Assim, fica fácil entender porque o tema interessa especialmente agentes de segurança, como policiais civis e militares, que, ao realizar seu trabalho, estão sujeitos a atirar contra, e eventualmente matar, pessoas. É a excludente que faz com que, em caso de necessidade, um policial mate alguém e não seja punido criminalmente por isso.
Por que há polêmica?
É consenso entre especialistas em direito e representantes das forças de segurança que a excludente de ilicitude é uma ferramenta legal crucial. A discordância surge quando o debate é sobre a necessidade de modificar a lei para dar mais garantias a policiais e membros do Exército em função de policiamento (como ocorre na intervenção federal em curso no Rio de Janeiro).
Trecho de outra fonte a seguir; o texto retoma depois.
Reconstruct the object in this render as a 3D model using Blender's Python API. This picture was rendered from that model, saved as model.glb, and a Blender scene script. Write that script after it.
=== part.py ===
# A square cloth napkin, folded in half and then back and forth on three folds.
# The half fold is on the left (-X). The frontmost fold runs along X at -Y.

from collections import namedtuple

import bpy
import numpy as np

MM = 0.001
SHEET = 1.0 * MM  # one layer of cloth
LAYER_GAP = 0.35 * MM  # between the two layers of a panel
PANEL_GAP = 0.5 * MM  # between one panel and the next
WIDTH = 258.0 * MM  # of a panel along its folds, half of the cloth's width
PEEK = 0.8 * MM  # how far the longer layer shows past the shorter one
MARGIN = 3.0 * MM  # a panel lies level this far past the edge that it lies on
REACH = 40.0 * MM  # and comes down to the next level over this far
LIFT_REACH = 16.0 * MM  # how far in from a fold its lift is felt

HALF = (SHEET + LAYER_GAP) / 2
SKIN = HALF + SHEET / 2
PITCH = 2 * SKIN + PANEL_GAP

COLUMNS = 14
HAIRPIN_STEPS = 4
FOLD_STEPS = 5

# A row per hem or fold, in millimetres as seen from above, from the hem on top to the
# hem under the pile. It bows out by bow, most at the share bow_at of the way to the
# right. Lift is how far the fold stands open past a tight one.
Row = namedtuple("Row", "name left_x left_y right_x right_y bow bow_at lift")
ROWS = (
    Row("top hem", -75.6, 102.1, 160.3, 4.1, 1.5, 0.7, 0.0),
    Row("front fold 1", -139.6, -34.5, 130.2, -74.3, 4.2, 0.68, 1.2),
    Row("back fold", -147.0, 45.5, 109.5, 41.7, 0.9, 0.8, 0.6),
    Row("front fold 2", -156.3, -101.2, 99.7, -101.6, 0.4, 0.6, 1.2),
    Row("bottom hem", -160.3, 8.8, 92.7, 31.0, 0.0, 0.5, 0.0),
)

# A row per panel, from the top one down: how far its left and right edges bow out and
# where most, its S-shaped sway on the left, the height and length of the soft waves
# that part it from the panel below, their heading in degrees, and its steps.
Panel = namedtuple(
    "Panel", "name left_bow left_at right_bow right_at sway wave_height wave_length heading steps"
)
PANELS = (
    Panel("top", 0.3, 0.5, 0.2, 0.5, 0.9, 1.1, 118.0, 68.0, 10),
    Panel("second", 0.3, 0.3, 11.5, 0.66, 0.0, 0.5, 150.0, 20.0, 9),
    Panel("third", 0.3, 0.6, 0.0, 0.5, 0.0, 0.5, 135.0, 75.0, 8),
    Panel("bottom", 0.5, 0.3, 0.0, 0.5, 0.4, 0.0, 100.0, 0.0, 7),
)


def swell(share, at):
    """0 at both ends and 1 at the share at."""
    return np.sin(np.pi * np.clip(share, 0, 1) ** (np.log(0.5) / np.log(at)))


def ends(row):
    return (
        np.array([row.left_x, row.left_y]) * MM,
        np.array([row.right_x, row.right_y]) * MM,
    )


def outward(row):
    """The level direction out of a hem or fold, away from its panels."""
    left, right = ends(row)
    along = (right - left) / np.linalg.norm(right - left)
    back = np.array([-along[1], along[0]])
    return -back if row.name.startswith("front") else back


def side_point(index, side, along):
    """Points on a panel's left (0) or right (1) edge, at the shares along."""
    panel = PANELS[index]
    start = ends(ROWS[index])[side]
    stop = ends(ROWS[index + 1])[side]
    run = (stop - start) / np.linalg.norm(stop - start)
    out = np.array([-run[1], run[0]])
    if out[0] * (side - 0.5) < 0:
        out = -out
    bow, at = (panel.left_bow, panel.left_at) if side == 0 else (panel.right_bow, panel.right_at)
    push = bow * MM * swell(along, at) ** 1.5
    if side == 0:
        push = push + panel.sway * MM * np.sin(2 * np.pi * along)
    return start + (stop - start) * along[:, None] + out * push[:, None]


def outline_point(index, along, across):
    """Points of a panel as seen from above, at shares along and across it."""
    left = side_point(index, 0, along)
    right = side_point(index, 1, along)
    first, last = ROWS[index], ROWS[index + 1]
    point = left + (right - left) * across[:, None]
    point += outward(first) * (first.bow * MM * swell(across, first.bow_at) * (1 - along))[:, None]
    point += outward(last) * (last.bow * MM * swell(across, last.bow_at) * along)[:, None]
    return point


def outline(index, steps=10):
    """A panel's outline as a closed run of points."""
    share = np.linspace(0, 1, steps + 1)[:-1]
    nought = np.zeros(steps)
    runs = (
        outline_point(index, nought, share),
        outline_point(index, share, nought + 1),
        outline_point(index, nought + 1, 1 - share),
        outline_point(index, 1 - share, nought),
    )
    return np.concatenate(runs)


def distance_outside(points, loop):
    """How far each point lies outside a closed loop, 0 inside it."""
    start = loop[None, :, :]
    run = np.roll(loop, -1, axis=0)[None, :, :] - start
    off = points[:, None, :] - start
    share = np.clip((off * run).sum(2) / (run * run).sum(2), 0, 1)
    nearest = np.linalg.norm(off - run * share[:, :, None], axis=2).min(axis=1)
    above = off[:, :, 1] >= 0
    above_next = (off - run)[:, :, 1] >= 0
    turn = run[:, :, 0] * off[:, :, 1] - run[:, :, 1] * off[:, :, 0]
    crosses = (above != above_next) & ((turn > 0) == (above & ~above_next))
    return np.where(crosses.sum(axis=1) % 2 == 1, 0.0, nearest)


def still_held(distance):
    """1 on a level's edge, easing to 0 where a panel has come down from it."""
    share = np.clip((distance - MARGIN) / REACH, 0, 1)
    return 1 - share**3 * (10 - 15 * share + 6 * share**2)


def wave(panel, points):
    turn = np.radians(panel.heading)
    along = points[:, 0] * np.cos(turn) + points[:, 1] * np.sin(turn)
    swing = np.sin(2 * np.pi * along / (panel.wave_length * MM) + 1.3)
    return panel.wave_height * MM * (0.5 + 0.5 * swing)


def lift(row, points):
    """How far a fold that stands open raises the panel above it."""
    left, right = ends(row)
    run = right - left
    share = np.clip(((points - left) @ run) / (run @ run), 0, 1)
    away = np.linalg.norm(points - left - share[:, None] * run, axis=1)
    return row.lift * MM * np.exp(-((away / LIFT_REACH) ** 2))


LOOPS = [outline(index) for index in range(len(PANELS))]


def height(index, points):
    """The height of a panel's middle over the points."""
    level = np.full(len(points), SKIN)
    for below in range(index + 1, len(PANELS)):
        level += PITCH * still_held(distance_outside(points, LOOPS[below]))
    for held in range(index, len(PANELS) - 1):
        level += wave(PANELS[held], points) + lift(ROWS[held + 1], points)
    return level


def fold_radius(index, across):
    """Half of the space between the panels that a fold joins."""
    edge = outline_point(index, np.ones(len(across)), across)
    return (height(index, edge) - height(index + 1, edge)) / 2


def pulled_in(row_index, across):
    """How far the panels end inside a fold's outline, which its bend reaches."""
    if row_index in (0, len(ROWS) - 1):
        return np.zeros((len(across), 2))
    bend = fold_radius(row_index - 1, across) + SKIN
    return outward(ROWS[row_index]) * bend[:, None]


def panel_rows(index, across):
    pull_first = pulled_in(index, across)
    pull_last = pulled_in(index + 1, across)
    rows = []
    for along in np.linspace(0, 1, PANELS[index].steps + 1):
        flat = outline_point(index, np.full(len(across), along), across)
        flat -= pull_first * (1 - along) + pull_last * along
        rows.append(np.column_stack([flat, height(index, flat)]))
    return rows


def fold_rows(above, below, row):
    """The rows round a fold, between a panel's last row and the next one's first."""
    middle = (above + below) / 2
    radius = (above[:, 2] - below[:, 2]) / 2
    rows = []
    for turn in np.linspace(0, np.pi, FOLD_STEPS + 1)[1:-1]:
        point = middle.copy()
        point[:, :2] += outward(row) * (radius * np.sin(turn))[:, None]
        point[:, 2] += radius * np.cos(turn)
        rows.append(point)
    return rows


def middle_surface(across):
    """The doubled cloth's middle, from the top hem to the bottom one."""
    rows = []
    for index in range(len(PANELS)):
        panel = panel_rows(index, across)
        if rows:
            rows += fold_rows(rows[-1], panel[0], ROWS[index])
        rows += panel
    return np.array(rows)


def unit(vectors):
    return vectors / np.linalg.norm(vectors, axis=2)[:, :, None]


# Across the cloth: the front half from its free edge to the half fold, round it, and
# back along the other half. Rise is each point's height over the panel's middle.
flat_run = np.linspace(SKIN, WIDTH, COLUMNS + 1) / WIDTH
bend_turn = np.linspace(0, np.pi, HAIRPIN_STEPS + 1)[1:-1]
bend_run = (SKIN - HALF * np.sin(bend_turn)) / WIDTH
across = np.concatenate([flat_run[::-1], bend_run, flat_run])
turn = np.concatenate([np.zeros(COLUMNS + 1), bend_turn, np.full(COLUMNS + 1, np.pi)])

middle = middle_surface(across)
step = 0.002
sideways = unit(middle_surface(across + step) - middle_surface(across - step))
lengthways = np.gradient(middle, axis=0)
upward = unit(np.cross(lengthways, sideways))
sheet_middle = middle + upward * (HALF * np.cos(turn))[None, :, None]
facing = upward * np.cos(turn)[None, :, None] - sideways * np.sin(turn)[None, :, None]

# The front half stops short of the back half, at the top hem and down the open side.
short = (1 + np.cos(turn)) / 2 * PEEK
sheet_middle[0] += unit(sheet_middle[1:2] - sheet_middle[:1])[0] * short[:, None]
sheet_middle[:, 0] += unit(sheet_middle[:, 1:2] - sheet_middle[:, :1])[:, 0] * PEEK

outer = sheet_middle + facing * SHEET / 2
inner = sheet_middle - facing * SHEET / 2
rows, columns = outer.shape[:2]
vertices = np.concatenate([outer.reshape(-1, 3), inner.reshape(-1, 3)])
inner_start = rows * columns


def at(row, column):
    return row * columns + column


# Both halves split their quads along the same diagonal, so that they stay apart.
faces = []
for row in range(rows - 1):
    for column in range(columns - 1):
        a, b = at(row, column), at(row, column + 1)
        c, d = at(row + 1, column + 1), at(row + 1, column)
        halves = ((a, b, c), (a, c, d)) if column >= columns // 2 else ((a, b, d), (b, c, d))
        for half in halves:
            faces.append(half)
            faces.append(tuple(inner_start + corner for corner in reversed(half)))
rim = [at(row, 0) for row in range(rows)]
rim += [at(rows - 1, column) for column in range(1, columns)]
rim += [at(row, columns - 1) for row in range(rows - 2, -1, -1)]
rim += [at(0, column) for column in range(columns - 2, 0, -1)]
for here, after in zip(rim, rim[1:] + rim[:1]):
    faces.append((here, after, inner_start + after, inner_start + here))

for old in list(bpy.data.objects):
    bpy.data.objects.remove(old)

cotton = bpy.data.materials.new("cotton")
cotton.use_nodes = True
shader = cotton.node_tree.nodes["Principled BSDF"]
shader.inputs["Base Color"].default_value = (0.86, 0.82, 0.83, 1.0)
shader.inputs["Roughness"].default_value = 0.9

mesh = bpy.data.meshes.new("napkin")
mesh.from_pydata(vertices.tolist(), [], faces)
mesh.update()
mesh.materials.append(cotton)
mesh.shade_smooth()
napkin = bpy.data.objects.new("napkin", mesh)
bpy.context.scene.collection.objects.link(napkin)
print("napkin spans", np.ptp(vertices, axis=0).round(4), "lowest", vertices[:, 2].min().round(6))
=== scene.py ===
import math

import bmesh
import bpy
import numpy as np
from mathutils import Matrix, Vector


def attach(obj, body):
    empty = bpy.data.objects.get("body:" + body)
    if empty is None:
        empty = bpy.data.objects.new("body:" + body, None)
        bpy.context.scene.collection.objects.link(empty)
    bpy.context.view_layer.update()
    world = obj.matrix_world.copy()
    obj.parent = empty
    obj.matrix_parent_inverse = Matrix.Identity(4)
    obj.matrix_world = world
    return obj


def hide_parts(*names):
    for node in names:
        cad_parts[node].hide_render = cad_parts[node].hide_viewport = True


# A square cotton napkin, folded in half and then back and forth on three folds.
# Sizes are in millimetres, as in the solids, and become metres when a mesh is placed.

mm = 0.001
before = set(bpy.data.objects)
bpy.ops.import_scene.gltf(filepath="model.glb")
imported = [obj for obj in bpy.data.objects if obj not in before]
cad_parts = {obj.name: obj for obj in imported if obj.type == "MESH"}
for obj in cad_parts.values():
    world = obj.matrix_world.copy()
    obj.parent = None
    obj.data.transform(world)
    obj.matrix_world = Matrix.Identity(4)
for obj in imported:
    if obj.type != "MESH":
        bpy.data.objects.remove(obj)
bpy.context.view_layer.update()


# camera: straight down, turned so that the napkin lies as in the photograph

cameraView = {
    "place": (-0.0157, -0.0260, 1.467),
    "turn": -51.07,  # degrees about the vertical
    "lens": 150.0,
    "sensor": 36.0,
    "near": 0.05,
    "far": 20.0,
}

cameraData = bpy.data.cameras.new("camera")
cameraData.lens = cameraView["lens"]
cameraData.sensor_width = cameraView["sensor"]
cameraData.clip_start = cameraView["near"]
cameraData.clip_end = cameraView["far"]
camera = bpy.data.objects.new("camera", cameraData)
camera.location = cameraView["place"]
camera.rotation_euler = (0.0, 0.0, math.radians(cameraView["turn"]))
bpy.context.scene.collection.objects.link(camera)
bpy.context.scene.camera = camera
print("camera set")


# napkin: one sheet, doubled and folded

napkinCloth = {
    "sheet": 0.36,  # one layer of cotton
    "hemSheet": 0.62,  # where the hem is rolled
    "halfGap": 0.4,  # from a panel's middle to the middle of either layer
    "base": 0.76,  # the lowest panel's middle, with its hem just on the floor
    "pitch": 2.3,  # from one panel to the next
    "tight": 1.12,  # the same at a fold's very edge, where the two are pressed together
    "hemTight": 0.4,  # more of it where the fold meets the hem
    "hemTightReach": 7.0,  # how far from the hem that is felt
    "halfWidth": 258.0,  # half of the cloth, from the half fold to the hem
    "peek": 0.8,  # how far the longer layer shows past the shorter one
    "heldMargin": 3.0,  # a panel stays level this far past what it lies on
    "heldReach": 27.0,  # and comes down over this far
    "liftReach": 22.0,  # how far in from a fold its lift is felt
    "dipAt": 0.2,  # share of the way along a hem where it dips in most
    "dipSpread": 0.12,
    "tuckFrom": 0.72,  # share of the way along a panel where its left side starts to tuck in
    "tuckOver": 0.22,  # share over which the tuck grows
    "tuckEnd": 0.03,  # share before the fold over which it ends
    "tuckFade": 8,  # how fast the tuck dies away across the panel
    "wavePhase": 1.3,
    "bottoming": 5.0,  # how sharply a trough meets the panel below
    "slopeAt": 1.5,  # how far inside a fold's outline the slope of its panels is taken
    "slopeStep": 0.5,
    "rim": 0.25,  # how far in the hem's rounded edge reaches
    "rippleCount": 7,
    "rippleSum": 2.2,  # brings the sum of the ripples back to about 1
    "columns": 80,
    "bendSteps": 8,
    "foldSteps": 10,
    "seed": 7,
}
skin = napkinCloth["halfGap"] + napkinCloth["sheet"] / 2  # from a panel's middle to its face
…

[SAIBAMAIS]O debate existe porque a lei prevê que o autor do ato responderá criminalmente caso seja confirmado algum tipo de excesso. Além disso, mesmo quando praticado nas situações previstas no artigo 23, o ato é investigado, para que se verifique se a ação era mesmo necessária. Assim, caso um criminoso atire em um policial e ele revide e mate o cirminoso, uma investigação será aberta. "Tem que ter registro e investigação", diz Martinelli. "Mas o Ministério Público avalia e, se há uma situação evidente de legítima defesa, ele mesmo pede o arquivamento da investigação", explica Marinelli.
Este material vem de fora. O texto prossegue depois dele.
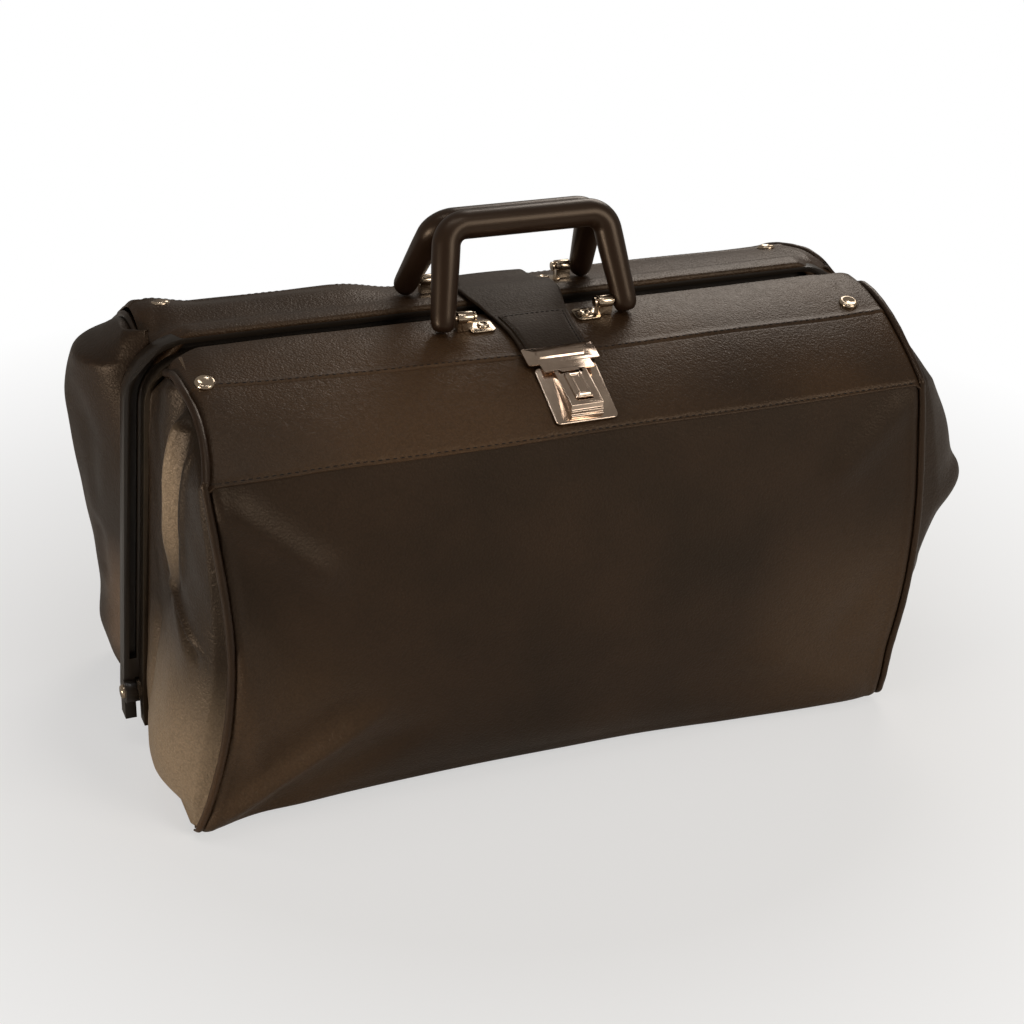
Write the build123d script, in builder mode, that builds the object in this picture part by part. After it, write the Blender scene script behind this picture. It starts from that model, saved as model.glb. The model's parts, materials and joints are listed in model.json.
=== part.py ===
"""A framed leatherette medical bag: two hinged U-shaped mouth frames, a closure strap with a hasp,
a slide-button lock and two folding carrying handles.

Millimetres. X runs along the bag, the front looks along -Y, Z is up, and the origin is the middle of the
footprint on the table. The bag is drawn closed and latched, with the handles leaning on each other.
"""

import math
import os

from build123d import *

os.makedirs("parts", exist_ok=True)

# Overall sizes
base_length = 500.0
base_depth = 232.0
crest_height = 287.0
crest_half_gap = 9.0
shoulder_drop = 37.0
shoulder_overhang = 7.0
shoulder_radius = 14.0
belly_bulge = 17.0
belly_share = 0.48
yoke_inset = 12.0

# Leatherette and boards
floor_leather = 2.5
panel_leather = 3.0
yoke_leather = 3.0
gusset_leather = 4.0
lining_cloth = 1.2
base_board_thickness = 3.0
stiffener_thickness = 2.0
stiffener_reach = 66.0
stiffener_side_margin = 10.0
welt_radius = 3.0
floor_corner = 12.0
floor_edge = 0.8
board_corner = 8.0
panel_end_inset = 2.0

# Gusset folds, the slack leather that bulges out on each side of the frames' legs
fold_leather = 3.0
fold_low_lift = 22.0
fold_middle_share = 0.52
fold_top_drop = 6.0
fold_low_bulge = 11.7
fold_middle_bulge = 26.7
fold_middle_spread = 4.0
fold_top_spread = 2.6
fold_slant = 45.0
fold_inset = 5.0

# Mouth frames and their hinge
pivot_height = 40.0
frame_splay = 0.0556
front_frame_overhang = 10.3
front_frame_thickness = 4.0
front_frame_depth = 11.0
front_frame_corner = 30.0
front_frame_drop = 7.5
back_frame_step = 10.0
back_frame_thickness = 12.0
back_frame_depth = 12.0
back_frame_corner = 42.0
leg_tail = 22.5
frame_gap = 0.5
channel_width = 5.0
channel_depth = 6.0
ear_radius = 8.0
front_ear_boss = 2.0
washer_thickness = 1.2
washer_radius = 9.0
hinge_pin_radius = 2.5
hinge_cap_radius = 4.75
hinge_cap_height = 2.4
hinge_plate_thickness = 1.5
hinge_plate_corner = 4.0
hinge_plate_width = 26.0
hinge_plate_height = 24.0
clinch_height = 1.4
clinch_radius = 4.5

# Corner rivets
corner_rivet_inset = 16.5
corner_rivet_y = 56.0
corner_cap_radius = 6.75
corner_cap_height = 2.2
rivet_shank_radius = 1.8

# Handles and their hinge plates
handle_pivot_y = 33.0
handle_pivot_lift = 8.7
handle_foot_x = 63.0
handle_splay = 9.0
handle_height = 57.5
handle_foot_radius = 7.9
handle_bar_radius = 9.1
handle_corner = 14.0
front_handle_lean = math.radians(21.0)
handle_rest_gap = 0.4
handle_pin_radius = 2.0
knuckle_radius = 3.9
knuckle_start_x = 43.5
knuckle_end_x = 54.0
plate_start_x = 28.5
plate_width = 14.0
plate_thickness = 1.2
plate_rivet_x = 35.5
plate_rivet_cap = 3.6

# Strap and hasp
strap_layer = 1.5
facing_layer = 1.2
strap_lift = 0.4
strap_root_y = 3.0
strap_bend_y = 25.0
strap_tip_y = 80.0
strap_tip_half = 22.5
strap_bend_half = 26.0
strap_root_half = 33.0
anchor_half = 27.0
anchor_end_y = 66.0
bend_radius = 1.0
facing_half = 19.0
facing_start_y = 27.5
hasp_y = 73.5
hasp_length = 48.5
hasp_width = 15.0
hasp_metal = 1.3
hasp_tongue_half = 17.0
staple_half = 6.0
boss_length = 33.0
boss_width = 6.0
boss_corner = 1.5
boss_rise = 1.0

# Lock
lock_y = 101.0
lock_plate_length = 44.0
lock_plate_width = 42.0
lock_plate_metal = 1.3
lock_backing_metal = 1.0
housing_half = 10.8
housing_low = -19.5
housing_high = 15.0
housing_low_height = 9.6
housing_high_height = 5.6
housing_wall = 1.3
button_travel = 4.0
button_half = 5.2
button_reach = 7.0
button_cap_half = 5.8
button_cap_low = -10.0
button_cap_high = 11.8
slider_half = 8.6
slider_reach = 7.6
slider_thickness = 1.7
button_stand = 1.1
bolt_half = 4.0
bolt_reach = 13.4
bolt_thickness = 1.2
notch_half = 8.0
notch_start = 12.4
prong_x = 16.0
prong_v = 15.0
prong_width = 3.0
prong_thickness = 1.0
spring_wire = 0.25
spring_radius = 1.2
spring_coils = 5
spring_room_half = 2.0
spring_room_low = -17.3
spring_room_height = 3.4

# Clearances
cloth_gap = 0.3
metal_gap = 0.2
hinge_gap = 0.08
running_gap = 0.4
sweep_gap = 4.0
leg_gap = 2.2
seat_gap = 1.0
gusset_gap = 2.0
lining_gap = 0.5

# Sizes that follow from the ones above
shoulder_half_depth = base_depth / 2 + shoulder_overhang
shoulder_height = crest_height - shoulder_drop
belly_half_depth = base_depth / 2 + belly_bulge
belly_height = belly_share * shoulder_height
half_yoke = base_length / 2 - yoke_inset
corner_rivet_x = half_yoke - corner_rivet_inset
front_frame_half_width = base_length / 2 + front_frame_overhang
front_frame_top = crest_height - front_frame_drop
back_frame_half_width = front_frame_half_width + back_frame_step
back_frame_top = crest_height
front_lip_y = frame_gap + front_frame_depth + cloth_gap
back_lip_y = frame_gap + back_frame_depth + cloth_gap
rim_top = back_frame_top + cloth_gap + yoke_leather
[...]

Quando restam dúvidas, prossegue o professor, é oferecido a denúncia para o início de um processo. Nele, pode haver condenação ou absolvição. "O que a lei não autoriza é o abuso de autoridade. Usar da violência indevidamente, e isso não serve apenas para policiais, mas para qualquer um", afirma.
O que poderia ser mudado?
Ainda não está claro o que Bolsonaro deve tentar mudar, com a ajuda de sua base de apoio no Congresso, na lei. Em seu programa de governo, entregue ao Tribunal Superior Eleitoral (TSE) durante as eleições, afirma-se que os "policiais precisam ter certeza de que, no exercício de sua atividade profissional, serão protegidos por uma retaguarda jurídica, garantida pelo Estado, através do excludente de ilicitude".
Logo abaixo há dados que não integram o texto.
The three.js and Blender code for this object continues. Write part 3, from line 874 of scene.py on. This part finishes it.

O presidente eleito já apresentou, em 2014, projeto de lei que altera a lei para deixar de punir o excesso culposo (sem intenção) de quem age em legítima defesa. Outra boa pista sobre o que o novo governo pode tentar aprovar sobre o assunto é um projeto de lei apresentado no ano passado por Onyx Lorenzoni, futuro ministro-chefe da Casa Civil de Bolsonaro.
No texto, Lorenzoni pede para que a excludente de ilicitude seja considerada em casos de defesa da residência ou do local de trabalho e também busca dar mais garantias a agentes públicos, impedindo, por exemplo, a prisão em flagrante de policiais.
Qual o possível problema?
Para o advogado Thiago Turbay, do Boaventura Turbay Advogados, a falta de clareza sobre o que pode ser feito pelo próximo governo impede uma análise mais apurada das possíveis consequências, mas ele vê com ressalvas a mudança. "Pelo que se tem de discurso, parece que o policial, se cometer alguma execução, sequer será investigado", comenta. "Na prática, na minha opinião, isso pode dar um salvo conduto para a prática de abuso. Como se ele não pudesse ser punido pelo único fato de ser policial", comenta.
Ainda para Turbay, a legislação atual já garante proteção ao policial. "Quando você analisa a excludente, já existe ao policial a possibilidade de legítima defesa. Só que isso será analisado pelo Ministério Público, pela autoridade policial. Eles farão uma investigação interna com isso", afirmou.
O temor de que a ampliação da excludente de ilicitude favoreça o aumento de abusos circula no meio jurídico. No mês passado, por exemplo, a subprocuradora-geral da República Luiza Frischeisen, coordenadora da Câmara Criminal da Procuradoria-Geral da República (PGR), se manifestou contra qualquer mudança na lei. "Como uma procuradora da área criminal que vivencia essa questão de crimes em que policiais são vítimas e são autores, entendo que a legislação já é suficiente", afirmou.
Algo semelhante afirmou o futuro ministro da Justiça, Sérgio Moro, no início deste mês, embora o juiz federal não descarte algum tipo de alteração. "A nossa legislação, ao meu ver, já contempla essas situações de legítima defesa, estrito cumprimento de dever legal. Tem que ser avaliado, no entanto, se será necessária uma regulação melhor;, disse.